Little ones? The famous commentator Rashi asks. “To whom does this refer?” Little ones in school today? “No,” Rashi answers. “The ones who died when they were young.” God, he concludes, is spending God’s final three hours each day teaching Torah to young children who left this world too soon. 

God Weeps 

We grow up in a world with pretty central imagery for who and what God is. Consider the opening part of every traditional blessing: Barukh atah adonai eloheinu melekh ha’olam, “Blessed are you, Lord, our God, Sovereign of the universe.” For many people, the imagery of lord and king is hardly inviting. Clearly, this is not all that our tradition has to offer. The richness of our rabbinic tradition offers a tapestry of experiences of the Divine that go far deeper than the classic sovereign, depicting God’s pathos, God’s heartbreak, God’s yearning, God’s struggle. 

When the prophet Jeremiah is concerned about the peoples’ deviation from the covenant, from what is good and true, he says to them: “If you will not give heed, my inmost self will weep, due to your arrogance” (Jeremiah 13:17). These words come from the prophet Jeremiah, but the rabbis imagine that it is really God saying this. It is God who says God’s inmost self weeps, heartbroken by our deviation from what is good and true — by the burning of the planet, the harassment of the immigrant, the neglect of the widow and orphan, by poverty, hunger and war. 

My inmost Self weeps, the rabbis imagine God saying. 

“But is there really weeping by the Holy One, Blessed be He?” the Talmud asks. Didn’t a revered rabbi, Rav Pappa teach: “There is no sadness from the Holy One, Blessed be He, as it is stated in the book of Chronicles (I Chronicles 16:27), ‘Honor and majesty are before God; strength and gladness are in God’s place’ ”? 

In this case, the Talmud resolves the dispute: This statement, that God does not cry, is referring to the outer chambers; the statement that God cries, is referring to the innermost chambers, where God can cry in secret. 

God is ambivalent about how transparent to be with God’s heartbreak. 

How can we square these depictions of God — pained by the failure of the people to follow through on their commitments; heartbroken over the destruction of the Temple; struggling between God’s instincts towards anger on the one hand and compassion on the other? How can we square these depictions of God with the classic depiction of God as the savior who splits the sea, hurling the Egyptians into it, scolding the angels not to sing upon their demise. How do we square these alternative, seemingly contradictory, depictions of God? 

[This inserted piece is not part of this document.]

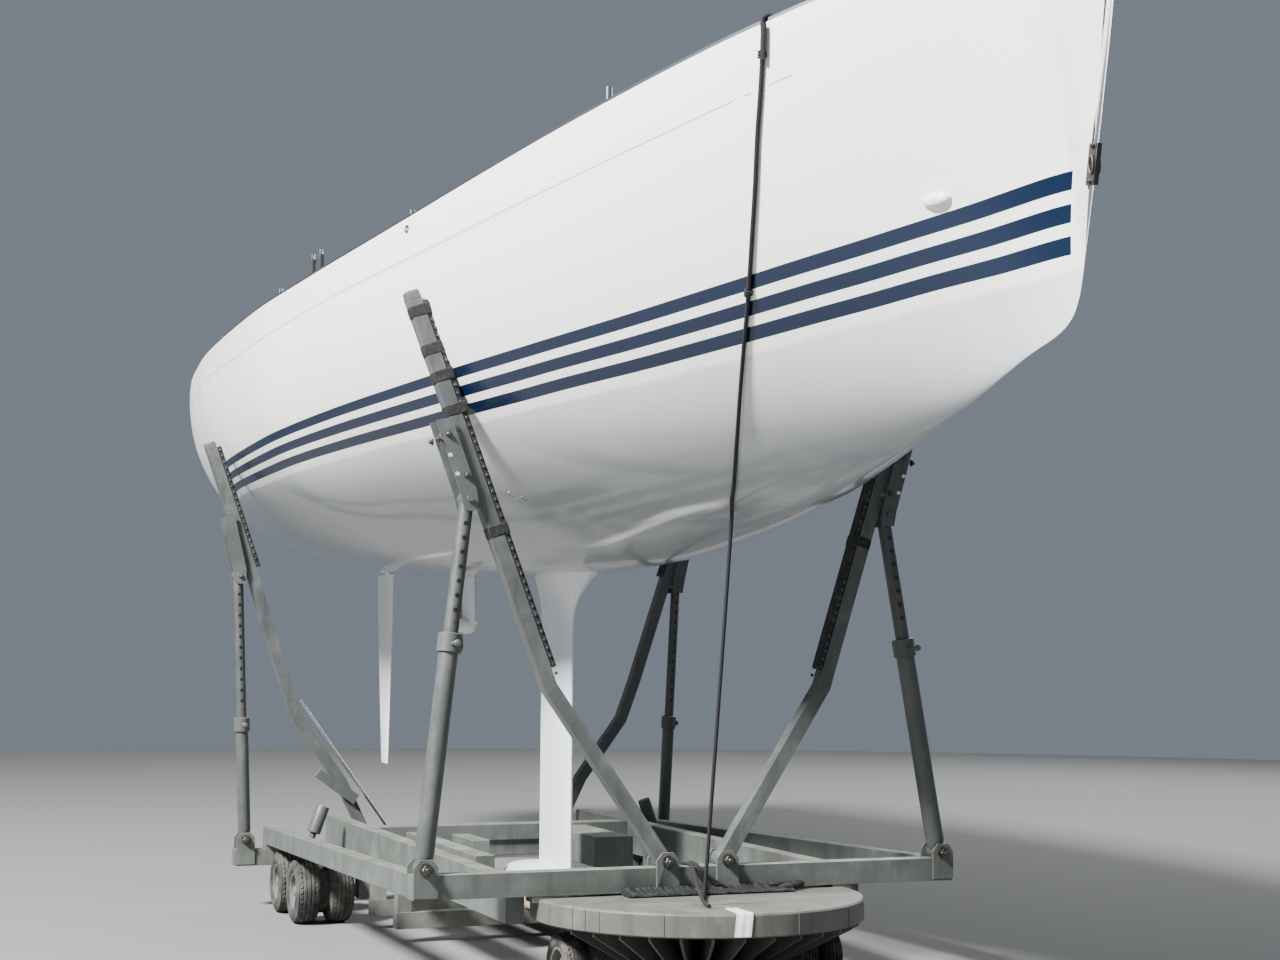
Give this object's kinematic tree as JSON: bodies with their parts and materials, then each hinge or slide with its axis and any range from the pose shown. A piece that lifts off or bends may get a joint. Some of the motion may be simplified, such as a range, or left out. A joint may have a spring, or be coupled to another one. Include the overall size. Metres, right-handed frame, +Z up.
{
  "type": "sailing yacht on a yard transporter",
  "caption": "Fin-keel sailing yacht with spade rudder and unstepped mast, held by padded arms on a wheeled yard transporter with a front turntable.",
  "frame": {"origin": "on the ground under the middle of the whole length and width", "axes": "+X towards the bow and the towing eye, +Y to port, +Z up"},
  "size_m": [12.318, 3.8666, 4.5726],
  "materials": {
    "white_gelcoat": "gloss white gelcoat with plain navy stripes on the topsides",
    "bottom_paint": "matt grey-white bottom paint over primer",
    "bronze": "dull bronze",
    "tinted_acrylic": "smoke-tinted acrylic",
    "anodised_aluminium": "satin anodised",
    "stainless_steel": "polished stainless steel",
    "dark_rope": "plaited navy-black rope",
    "black_rubber": "matt black rubber strip",
    "tyre": "dusty black rubber",
    "timber": "weathered softwood",
    "grey_paint": "satin grey-green machine paint, chipped and rusty at edges"
  },
  "bodies": {
    "hull_and_frame": {"hull": "white_gelcoat", "keel_fin": "bottom_paint", "keel_bulb": "bottom_paint", "rudder_bearing": "bottom_paint", "sail_drive": "bottom_paint", "deckhouse": "white_gelcoat", "fore_hatch_frame": "anodised_aluminium", "helm_pedestal_port": "white_gelcoat", "helm_pedestal_starboard": "white_gelcoat", "winch_port": "stainless_steel", "winch_starboard": "stainless_steel", "mast_collar": "anodised_aluminium", "toe_rail_port": "anodised_aluminium", "toe_rail_starboard": "anodised_aluminium", "stem_fitting": "stainless_steel", "outlet_cover": "white_gelcoat", "bow_lashing": "dark_rope", "front_beam": "grey_paint", "aft_beam": "grey_paint", "front_arm_port": "grey_paint", "front_arm_pad_port": "black_rubber", "front_strut_port": "grey_paint", "front_arm_starboard": "grey_paint", "front_arm_pad_starboard": "black_rubber", "front_strut_starboard": "grey_paint", "aft_arm_port": "grey_paint", "aft_arm_pad_port": "black_rubber", "aft_strut_port": "grey_paint", "aft_arm_starboard": "grey_paint", "aft_arm_pad_starboard": "black_rubber", "aft_strut_starboard": "grey_paint", "side_beam_port": "grey_paint", "side_beam_starboard": "grey_paint", "keel_cross_fore": "grey_paint", "keel_cross_mid": "grey_paint", "keel_plank": "timber", "wheel_carrier_port": "grey_paint", "wheel_carrier_starboard": "grey_paint", "frame_cross": "grey_paint"},
    "rudder": {"rudder": "bottom_paint"},
    "helm_wheel_port": {"helm_wheel_port": "stainless_steel"},
    "helm_wheel_starboard": {"helm_wheel_starboard": "stainless_steel"},
    "propeller": {"propeller": "bronze"},
    "fore_hatch_lid": {"fore_hatch_lid": "tinted_acrylic"},
    "companion_hatch": {"companion_hatch": "tinted_acrylic"},
    "locker_lid_port": {"locker_lid_port": "white_gelcoat"},
    "locker_lid_starboard": {"locker_lid_starboard": "white_gelcoat"},
    "turntable": {"turntable": "grey_paint"},
    "bogie_wheels_port": {"wheel_bogie_port": "tyre"},
    "bogie_wheels_starboard": {"wheel_bogie_starboard": "tyre"},
    "twin_wheel_fore_port": {"wheel_fore_port_tyres": "tyre", "wheel_fore_port_rim": "grey_paint"},
    "twin_wheel_fore_starboard": {"wheel_fore_starboard_tyres": "tyre", "wheel_fore_starboard_rim": "grey_paint"},
    "twin_wheel_aft_port": {"wheel_aft_port_tyres": "tyre", "wheel_aft_port_rim": "grey_paint"},
    "twin_wheel_aft_starboard": {"wheel_aft_starboard_tyres": "tyre", "wheel_aft_starboard_rim": "grey_paint"}
  },
  "joints": [
    {"name": "rudder_turn", "type": "hinge", "parent": "hull_and_frame", "child": "rudder", "pos_m": [-4.369, 0, 2.46], "axis": [0, 0, 1], "range_deg": [-35, 35]},
    {"name": "helm_port_turn", "type": "hinge", "parent": "hull_and_frame", "child": "helm_wheel_port", "pos_m": [-4.529, 0.72, 4.13], "axis": [1, 0, 0], "range_deg": [-226, 226]},
    {"name": "helm_starboard_turn", "type": "hinge", "parent": "hull_and_frame", "child": "helm_wheel_starboard", "pos_m": [-4.529, -0.72, 4.13], "axis": [1, 0, 0], "range_deg": [-226, 226]},
    {"name": "propeller_spin", "type": "hinge", "parent": "hull_and_frame", "child": "propeller", "pos_m": [-2.13, 0, 1.985], "axis": [1, 0, 0], "continuous": true},
    {"name": "fore_hatch_open", "type": "hinge", "parent": "hull_and_frame", "child": "fore_hatch_lid", "pos_m": [3.961, 0, 4.2855], "axis": [0, 1, 0], "range_deg": [0, 95]},
    {"name": "companion_hatch_slide", "type": "slide", "parent": "hull_and_frame", "child": "companion_hatch", "axis": [1, 0, 0], "range_m": [0, 0.6]},
    {"name": "locker_port_open", "type": "hinge", "parent": "hull_and_frame", "child": "locker_lid_port", "pos_m": [-3.02, 1.074, 3.7403], "axis": [-1, 0, 0], "range_deg": [0, 85]},
    {"name": "locker_starboard_open", "type": "hinge", "parent": "hull_and_frame", "child": "locker_lid_starboard", "pos_m": [-3.02, -1.074, 3.7403], "axis": [1, 0, 0], "range_deg": [0, 85]},
    {"name": "turntable_steer", "type": "hinge", "parent": "hull_and_frame", "child": "turntable", "pos_m": [2.391, 0, 0.44], "axis": [0, 0, 1], "range_deg": [-60, 60]},
    {"name": "bogie_port_spin", "type": "hinge", "parent": "turntable", "child": "bogie_wheels_port", "pos_m": [2.391, 0.64, 0.18], "axis": [0, 1, 0], "continuous": true},
    {"name": "bogie_starboard_spin", "type": "hinge", "parent": "turntable", "child": "bogie_wheels_starboard", "pos_m": [2.391, -0.64, 0.18], "axis": [0, 1, 0], "continuous": true},
    {"name": "wheel_fore_port_spin", "type": "hinge", "parent": "hull_and_frame", "child": "twin_wheel_fore_port", "pos_m": [-1.049, 1.24, 0.208], "axis": [0, 1, 0], "continuous": true},
    {"name": "wheel_fore_starboard_spin", "type": "hinge", "parent": "hull_and_frame", "child": "twin_wheel_fore_starboard", "pos_m": [-1.049, -1.24, 0.208], "axis": [0, 1, 0], "continuous": true},
    {"name": "wheel_aft_port_spin", "type": "hinge", "parent": "hull_and_frame", "child": "twin_wheel_aft_port", "pos_m": [-1.649, 1.24, 0.208], "axis": [0, 1, 0], "continuous": true},
    {"name": "wheel_aft_starboard_spin", "type": "hinge", "parent": "hull_and_frame", "child": "twin_wheel_aft_starboard", "pos_m": [-1.649, -1.24, 0.208], "axis": [0, 1, 0], "continuous": true}
  ],
  "couplings": [
    {"joint": "helm_port_turn", "follows": "rudder_turn", "ratio": 6.4},
    {"joint": "helm_starboard_turn", "follows": "rudder_turn", "ratio": 6.4}
  ]
}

There are, I think, at least a couple of ways to answer this. 

First, remember that God appeared to the people at Mount Sinai with many faces: a threatening face, a severe face, an angry face, a joyous face, a laughing face and a friendly face. That is, God is present in all of this: in our strength and in our surrender, in our courage and in our fear, in our heartbreak and our healing, in our anger and in our compassion. At different moments, we need different experiences of God: U’ve-shofar gadol yitaka, ve-kol demama dakah yishama — “The great shofar will be sounded and the still small voice will be heard.” Our tradition seeks to provide us with a multitude of pathways into the Divine. It’s up to us to play with them, like colors on a palette that we mix and arrange with our brush, sweeping this way and that, until we find the richness and texture that moves us, all of these depictions ultimately flowing from the same underlying Source, Jewish tradition says. 

So on one level these different depictions are different pathways to God.  

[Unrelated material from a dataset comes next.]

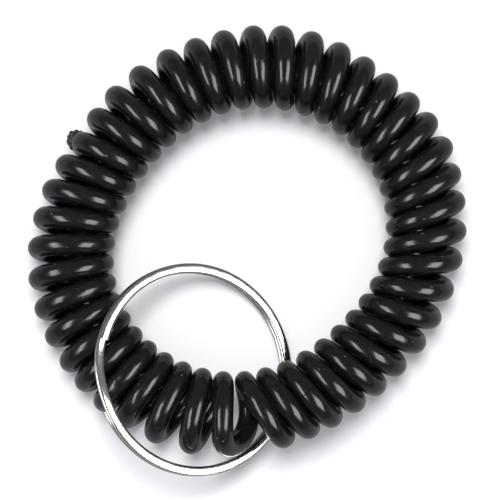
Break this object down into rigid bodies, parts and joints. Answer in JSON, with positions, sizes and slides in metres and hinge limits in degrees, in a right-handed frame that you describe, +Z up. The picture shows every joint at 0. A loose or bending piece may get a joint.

But another, perhaps more pointed way to ask the question of how we square these different depictions is to ask specifically: How do we square the understanding of a God who intervenes in history, of a God who is omnipotent, the source from which all the world flows, with a God heartbroken over the evils of the world? Put most pointedly, if God is so heartbroken, why doesn’t God do something about it? 

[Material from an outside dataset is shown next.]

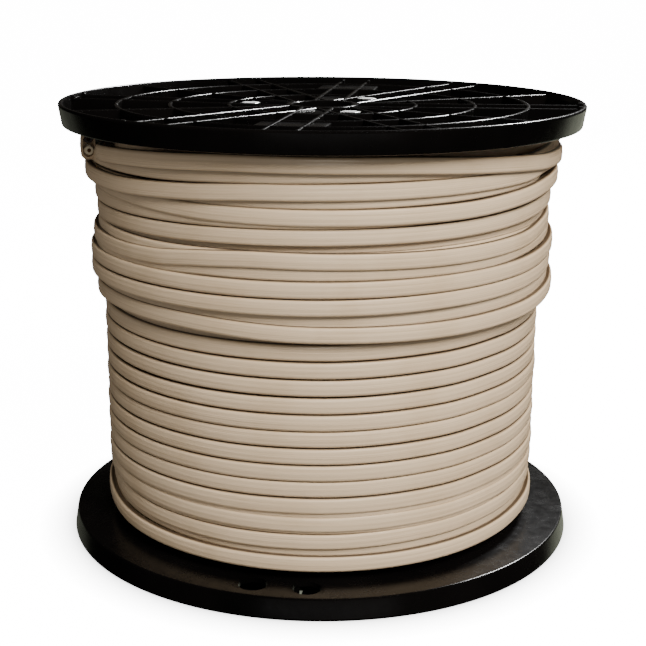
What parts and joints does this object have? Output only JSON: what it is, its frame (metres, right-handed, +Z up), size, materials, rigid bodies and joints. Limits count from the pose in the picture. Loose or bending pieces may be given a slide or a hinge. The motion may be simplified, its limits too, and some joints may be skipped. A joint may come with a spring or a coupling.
{
  "type": "reel of electrical building cable",
  "caption": "Flat building cable wound in level turns on a ribbed black plastic reel that stands on its end, with a central arbor hole.",
  "frame": {"origin": "centre of the base, on the plane that the bottom flange's rim stands on", "axes": "+Z up along the reel's own axis; -Y towards the camera of the picture"},
  "size_m": [0.33, 0.33, 0.279],
  "materials": {
    "black_plastic": "moulded black, semi-gloss",
    "drum_plastic": "moulded black",
    "cable_jacket": "cream jacket with a soft sheen",
    "cable_end_jacket": "cream jacket with a soft sheen, cut across at the end",
    "zinc_steel": "zinc plated"
  },
  "bodies": {
    "root": {"flange_top": "black_plastic", "flange_bottom": "black_plastic", "drum": "drum_plastic", "cable_winding": "cable_jacket", "cable_end": "cable_end_jacket", "tie_bolt_1": "zinc_steel", "tie_bolt_2": "zinc_steel", "tie_bolt_3": "zinc_steel", "tie_nut_1": "zinc_steel", "tie_nut_2": "zinc_steel", "tie_nut_3": "zinc_steel", "washer_low_1": "zinc_steel", "washer_low_2": "zinc_steel", "washer_low_3": "zinc_steel", "washer_top_1": "zinc_steel", "washer_top_2": "zinc_steel", "washer_top_3": "zinc_steel"}
  },
  "joints": []
}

Jews have been asking this question since the biblical book of Job, if not before. God answered Job resoundingly (Job 38:4), “Where were you when I laid the earth’s foundations?” The universe is vast and mysterious, God seems to be suggesting. There’s a lot we don’t fully grasp. 

The richness of our rabbinic tradition offers a tapestry of experiences of the Divine that go far deeper than the classic sovereign, depicting God’s pathos, God’s heartbreak, God’s yearning, God’s struggle.

God’s Heartbreak 

Second, when it comes to God’s relationship to the heartbreak in the world, the question might be, “How can we help facilitate God’s presence here?” “Our task,” Rabbi Abraham Joshua Heschel says, “is to open our souls to God, to let God again enter our deeds.” 

Judaism teaches that there is a partnership between God and man. We can imagine the synergy between God’s presence and humanity’s action. We pray to find the harmony that weaves them together. We pray to draw inspiration from the source of life, fueling us in our actions as we reveal God’s presence here on earth. 

For me, imagining a God struggling, praying for the strength to do what is right, gives me strength as I try to do the same. Paradoxically, this depiction of God’s vulnerability opens me up to feel strengthened by God.